Contract signings for existing homes fell 5.4% in June from May and slipped 0.3% from a year earlier, in a sign that the housing market remains stuck even as summer, typically the busiest season for transactions, gets underway.
All four major US regions saw month-over-month declines, though the Northeast and Midwest still posted small annual gains according to the National Association of Realtors.
"The highest mortgage rates in nearly a year and the record-high national median home price together are contributing to a tepid housing market that is especially difficult for first-time homebuyers," NAR chief economist Lawrence Yun said. "However, job gains can help support housing demand."
Yun cautioned against reading too much into contract data alone. "It is worth emphasizing that it is closing activity, not contract signings, that generates economic impact. Pending contracts are only suggestive of upcoming closed deals and do not align perfectly, due to fallout rates and contract contingencies."
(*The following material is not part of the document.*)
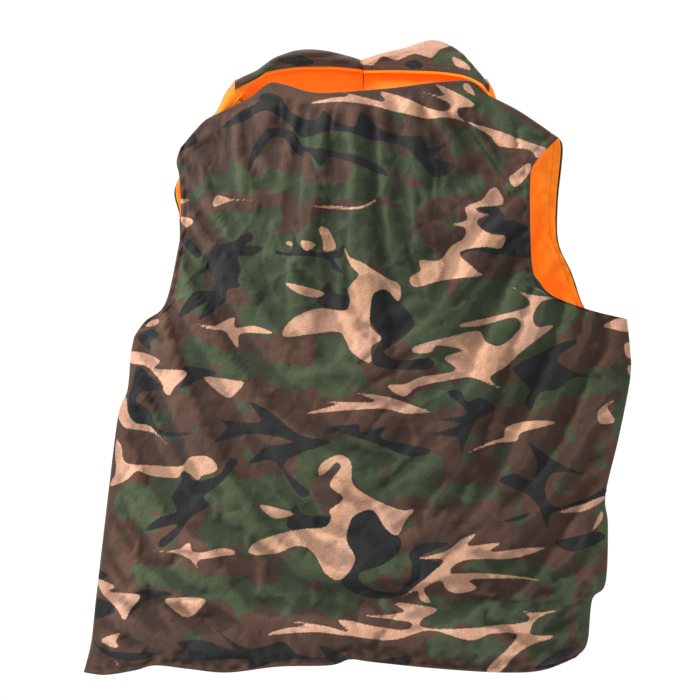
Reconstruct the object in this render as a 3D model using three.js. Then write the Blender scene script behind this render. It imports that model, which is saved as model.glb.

Regionally, the Midwest logged the steepest monthly drop at 8.9%, followed by the West at 4.7% and the South at 4.1%. The Northeast fared best on a monthly basis, down just 3.0%. Some metro areas bucked the national trend entirely: Virginia Beach, Sacramento and Kansas City posted the largest annual increases in pending sales among the 50 biggest metros, each up more than 14%.
Foreclosure activity, meanwhile, continued its climb. ATTOM's mid-year report counted 227,548 US properties with a foreclosure filing in the first half of 2026, up 21% from a year earlier and up 28% from two years ago.
Foreclosure starts rose 18% annually to 164,566, and completed foreclosures, or bank repossessions, jumped 33% to 27,983 properties. Idaho, Colorado, Georgia, North Carolina and Mississippi saw the sharpest annual increases in filings among states with meaningful volume.
"Foreclosure activity continued to increase in the first half of 2026, but the broader picture remains one of a market that is gradually returning to more typical patterns," ATTOM CEO Rob Barber said. "The combination of rising foreclosure starts, increased foreclosure completions, and shorter timelines points to a continued normalization of the foreclosure process, although the increases also suggest that some homeowners may be facing greater financial strain than they were a year ago."
The average foreclosure now takes 563 days to complete, the shortest span since 2013, down 13% from a year ago. Florida, South Carolina and Indiana carried the worst state-level foreclosure rates for the half.
Meanwhile, Rentometer's mid-year data shows the national median asking rent for three-bedroom single-family homes held at $2,100, down 1.6% year over year, the first sustained national slowdown since the post-pandemic rental surge.
Rents stayed flat between the first and second quarters despite the usual spring leasing bump, as rising apartment and build-to-rent supply, along with a jump in landlord concessions, kept pricing power in check.
Nearly half of the 1,099 markets Rentometer tracked posted annual rent declines, with larger cities the weakest performers. The Pacific region saw the steepest regional drop at 3.2%, though San Francisco and San Jose stood out with rent growth above 5%, driven by renewed technology-sector hiring.